OK, what do you know about putting that the rest of us don't?

I get that question more than any other. I remember sitting with John Cook one time. He says, "Wouldn't it be nice if you could bottle your secret and just sell it? You could retire off that."

It's hard to pick one thing, but when I putt my best, I feel like I don't care if I miss. People don't know what I mean, and it's hard to explain, but I just try to hit every putt as if I've just made a million in a row.

Have you been a good putter since you were a kid?

Rhode Island Country Club, where I grew up, is an old Donald Ross course with real small greens -- I never hit a lot of them, so I relied on my short game.

What's the problem you see most often among the average guy in pro-ams?

I don't claim to know everything about putting, but I do know I can help a guy who's struggling off the practice green more than I can on it. Most people just suffer from doubt. And too much advice. I got the luckiest break of my life in 1985. I missed the last five cuts of the year and finished 124th. If I'd finished 126th, there's no way I could have gone through Q school. I was hitting it so far off line in every direction. I was asking every person in the world to watch my swing. You talk about what happened to a guy like Seve Ballesteros or Ian Baker-Finch? I went through that. There was a period where I couldn't walk past a magazine stand without picking up Golf Digest and finding the newest thing to try out, what teacher I should go see, all that stuff.
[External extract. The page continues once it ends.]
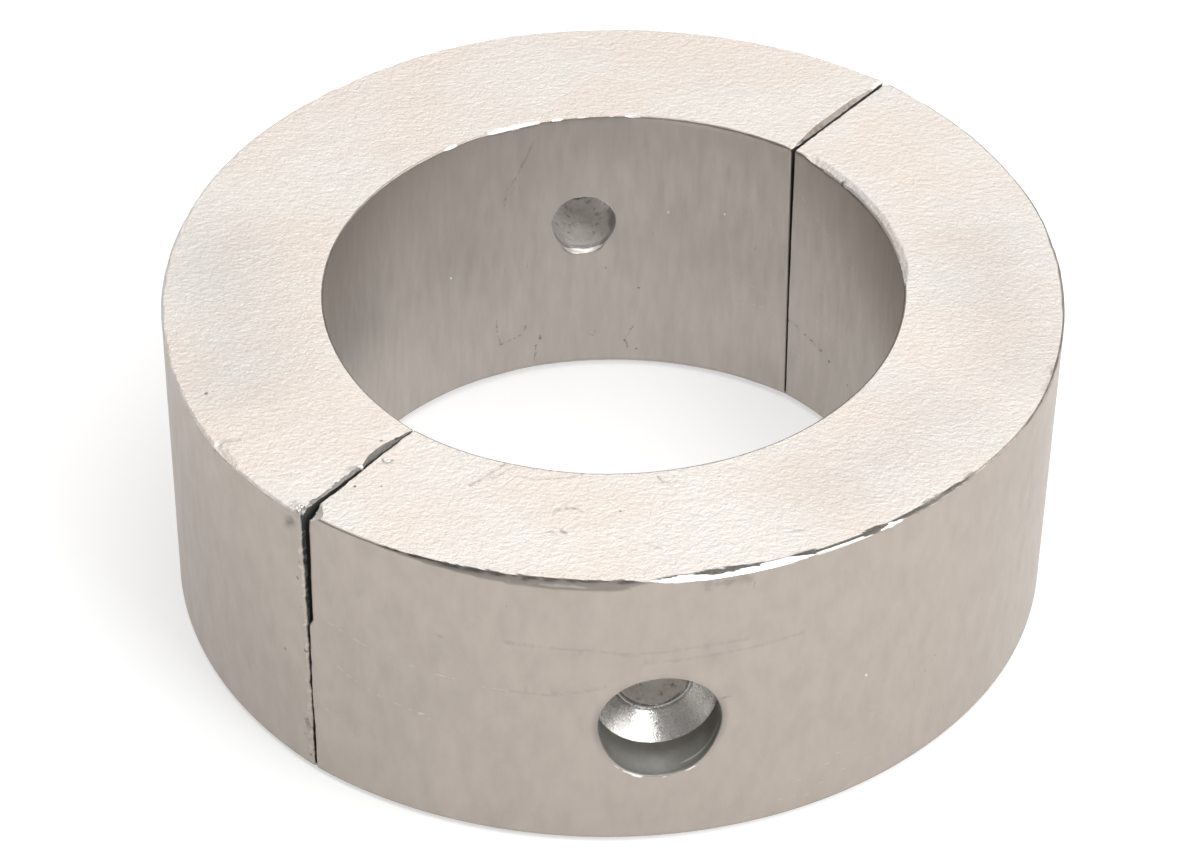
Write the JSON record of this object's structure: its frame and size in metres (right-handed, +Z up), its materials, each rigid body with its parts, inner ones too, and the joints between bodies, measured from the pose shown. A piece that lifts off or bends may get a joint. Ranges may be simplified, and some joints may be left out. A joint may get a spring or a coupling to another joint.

True or false: Ball striking is overrated on the PGA Tour.

I would much rather be a great putter than a great ball-striker. You have to make putts. It has ruined a lot of guys' careers, because they thought putting wasn't as important as the rest of the game. Because I'm a good putter, I don't get as much credit for being a good player. The mentality is like, "Oh, you're lucky, you're a good putter." People don't respect you as much if you don't have a swing that looks like Steve Elkington's or a ball flight that looks like Davis Love's.
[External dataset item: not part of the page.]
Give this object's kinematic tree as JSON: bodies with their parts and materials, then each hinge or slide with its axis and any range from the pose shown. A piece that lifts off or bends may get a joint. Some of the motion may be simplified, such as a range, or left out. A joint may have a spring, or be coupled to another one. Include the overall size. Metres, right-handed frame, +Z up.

I will admit that when I don't have it, it can get pretty bad. If I could play from where Tiger drives the ball, I think I'd do pretty well. ... But I don't think that's going to happen.

You're in a three-year term on the Tour Policy Board. What has that been like?

It's an honor, because you're voted in by your peers, but it's a lot of work. There's the imposition on your time, especially when somebody has an issue to complain about.

Is it uncommon for players to approach you on the range with a complaint?

Does it happen? Absolutely. Most of the time a guy comes up while you're practicing and he's just finished. More often than not, it involves his exempt status, an injury thing, a medical thing. And it's never one of the top-10 players. Never. No way. Phil Mickelson never comes up and says, "I really think we'd benefit by moving the tees back."

One of the hot issues is player behavior. What's the tour doing to address it?

Fines have gone up, offenses are going to be penalized sooner and players are going to get hit a lot harder. And they should be.

What kind of conduct do you consider crossing the line? Is what Pat Perez did at Pebble Beach unacceptable?

The way he banged his club certainly crossed the line, and I'm sure when he watched that on tape he realized that didn't look good. Most of the incidents are from inexperienced players, not guys who've been out here a long time. We've got some repeat offenders, but most of the time, it's a first-timer, and he gets whacked enough to know better in the future. Now we've got a zero-tolerance policy -- any complaint from another player or a fan and it's an automatic fine.